▸ **Task statement**
Search the material below for the string "materials" and extract each line that has it.
------ Collected data
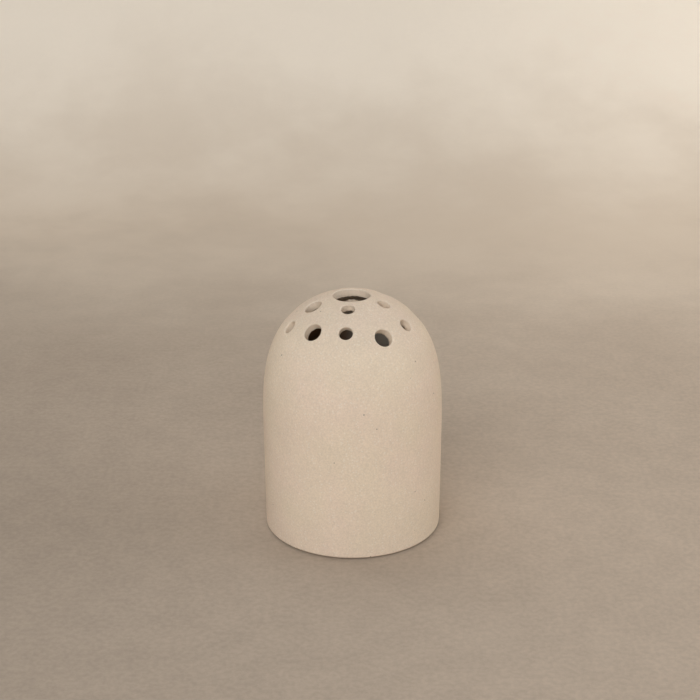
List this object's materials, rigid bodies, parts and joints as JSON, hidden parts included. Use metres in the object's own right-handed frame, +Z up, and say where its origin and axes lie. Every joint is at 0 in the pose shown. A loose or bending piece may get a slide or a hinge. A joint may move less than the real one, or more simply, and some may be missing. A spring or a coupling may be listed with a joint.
{
  "type": "flower frog",
  "caption": "Tall domed stoneware flower frog with a flat foot, a wide top mouth and two rings of slanted stem holes.",
  "frame": {"origin": "centre of the foot, on the surface that the pot stands on", "axes": "+Z up along the pot's axis. -Y is the front, within 7 degrees of the small lower hole that is bored flatter than the others"},
  "size_m": [0.08, 0.08, 0.109],
  "materials": {
    "wall_clay": "matte unglazed, sandy",
    "dome_clay": "matte unglazed, sandy",
    "base_clay": "matte unglazed",
    "liner": "satin gloss glaze"
  },
  "bodies": {
    "root": {"cylinder_wall": "wall_clay", "pierced_dome": "dome_clay", "base_slab": "base_clay", "liner_glaze": "liner"}
  },
  "joints": []
}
------------
▸ **Result**
List this object's materials, rigid bodies, parts and joints as JSON, hidden parts included. Use metres in the object's own right-handed frame, +Z up, and say where its origin and axes lie. Every joint is at 0 in the pose shown. A loose or bending piece may get a slide or a hinge. A joint may move less than the real one, or more simply, and some may be missing. A spring or a coupling may be listed with a joint.
  "materials": {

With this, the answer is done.